House Democrats did join Republicans on one abortion bill sent to the Senate. The measure (HB 1129) would require medical care for newborns surviving botched abortions.
There was a partisan split, though, on two other bills involving the protection of the unborn. One (HB 845) would ban abortions based on the sex or race of the fetus. The other (HB 759) would broadly expand the situations when a crime against an expectant mother leads to separate charges for harming the unborn child. The legislation would apply to fetuses at any point in gestational development.
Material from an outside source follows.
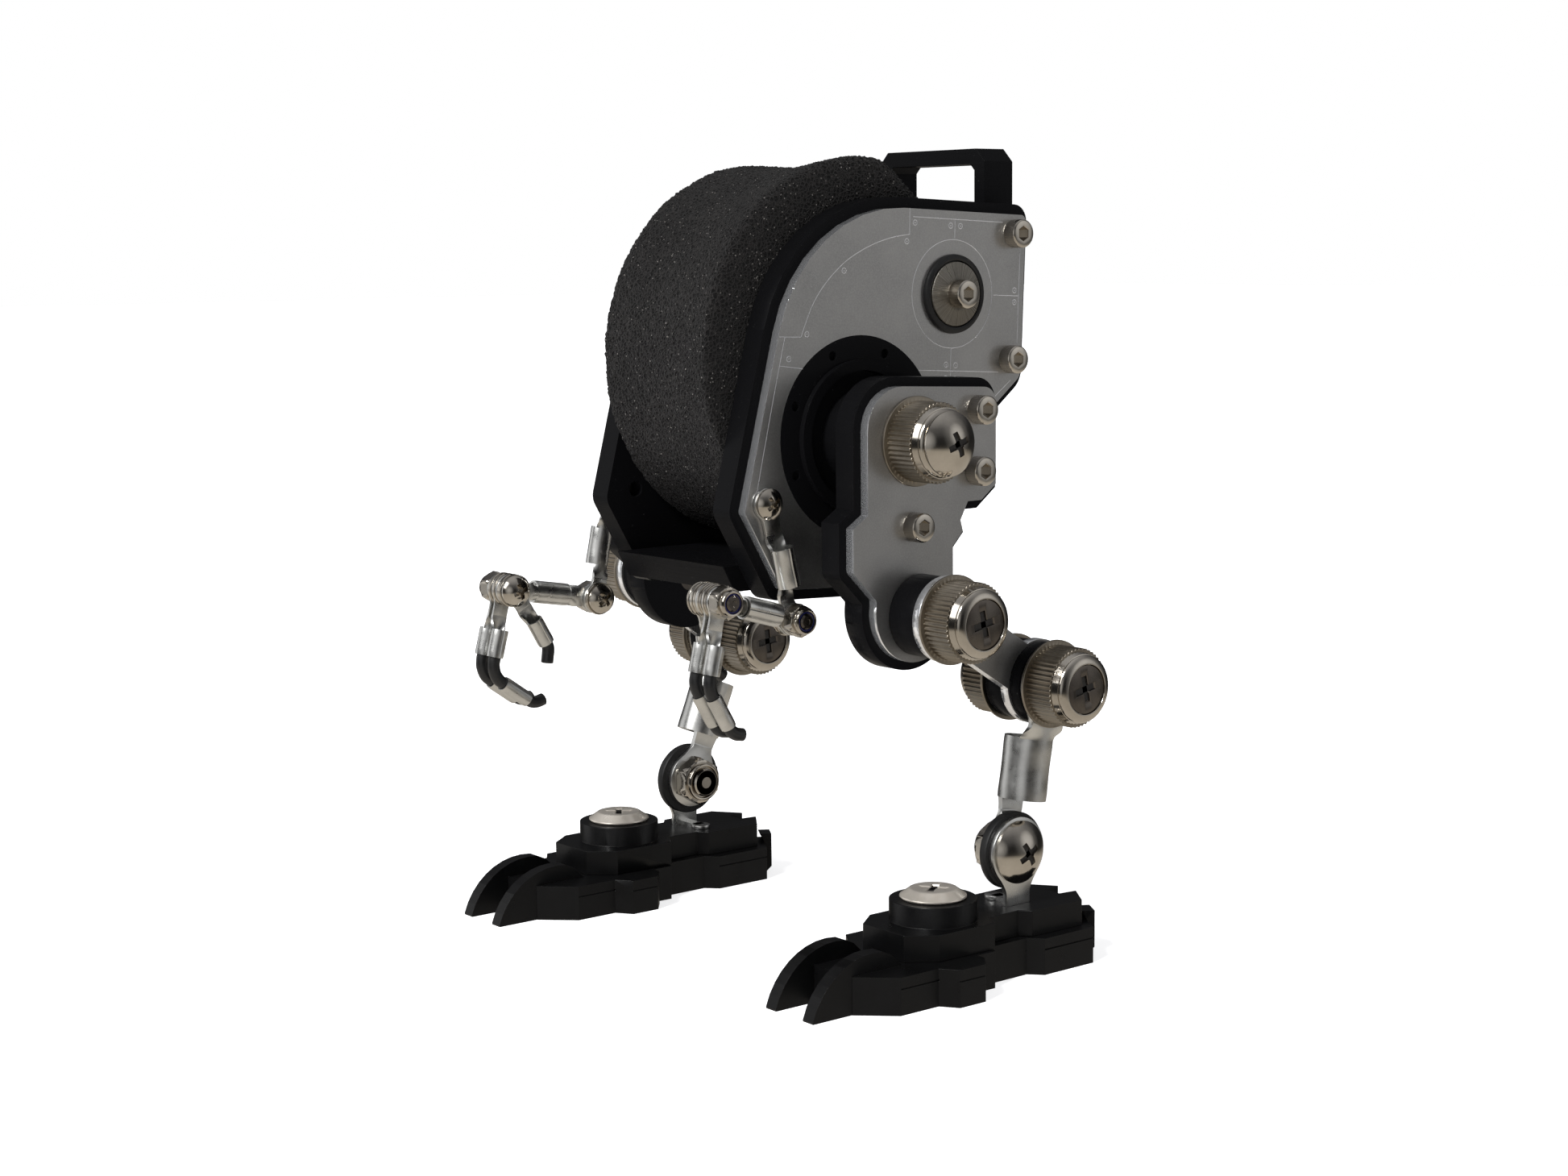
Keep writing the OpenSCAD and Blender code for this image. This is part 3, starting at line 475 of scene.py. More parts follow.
def ring_and_neck(ring_r, hole_r, thick, width, end):
    """Flat ring whose shoulders sweep into a neck along +Z that stops at end."""
    half, n, bends = width / 2, 40, 6
    reach, rise = 0.78, 0.62
    corner = Vector((reach * ring_r, rise * ring_r))
    slide = (corner.x - half) / rise
    elbow = Vector((half, corner.y + reach * slide))
    neck = Vector((half, min(end, max(1.22 * ring_r, elbow.y + 0.2))))
    sweep = [corner.lerp(elbow, t).lerp(elbow.lerp(neck, t), t) for t in (k / bends for k in range(1, bends + 1))]
    start = math.atan2(rise, reach)
    whole = math.pi + 2 * start
    turns = [start - whole * k / n for k in range(n + 1)]
    loop = [(ring_r * math.cos(t), ring_r * math.sin(t)) for t in turns]
    loop += [(-p.x, p.y) for p in sweep]
    if end - neck.y > 0.01:
        loop += [(-half, end), (half, end)]
    loop += [(p.x, p.y) for p in reversed(sweep)]
    return plate([loop, circle(hole_r)], 0, thick, min(0.12, thick / 4))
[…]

House Republicans also have voted in favor of what's called a memorial that sends a message to Obama and Congress that they want gun rights protected. Another bill (1097) would let principals and superintendents designate who could carry guns in schools. Democrats have opposed the measure at its committee stops.
Representatives from both parties agreed on a bill sponsored by Democratic Rep. Barbara Watson that seeks to keep guns out of the hands of the mentally ill. Several other gun measures sponsored by Democrats have gone nowhere.
The issue of banning foreign law from being applied in state courts has been a popular one with tea party supporters, but Democrats argued there's no need for it since no one could come up with a case in which someone's rights were violated by the application of foreign law.
It's a prime example of how the conservative agenda distracts from other issues, said Democratic Rep. Joe Gibbons of Hallandale Beach.
"That's just pulling out issues that don't need to be debated here in the Florida House," Gibbons said. "Why are we having tea party rallies in the Florida House?"
He said the debate should instead be about jobs, education and health care.
But Baxley says there is plenty of room for debate on all issues.
"I don't think working on value issues is a waste of time," Baxley said. "We have a lot of shared commitments to the future. We have different ideas and principles on how to get there."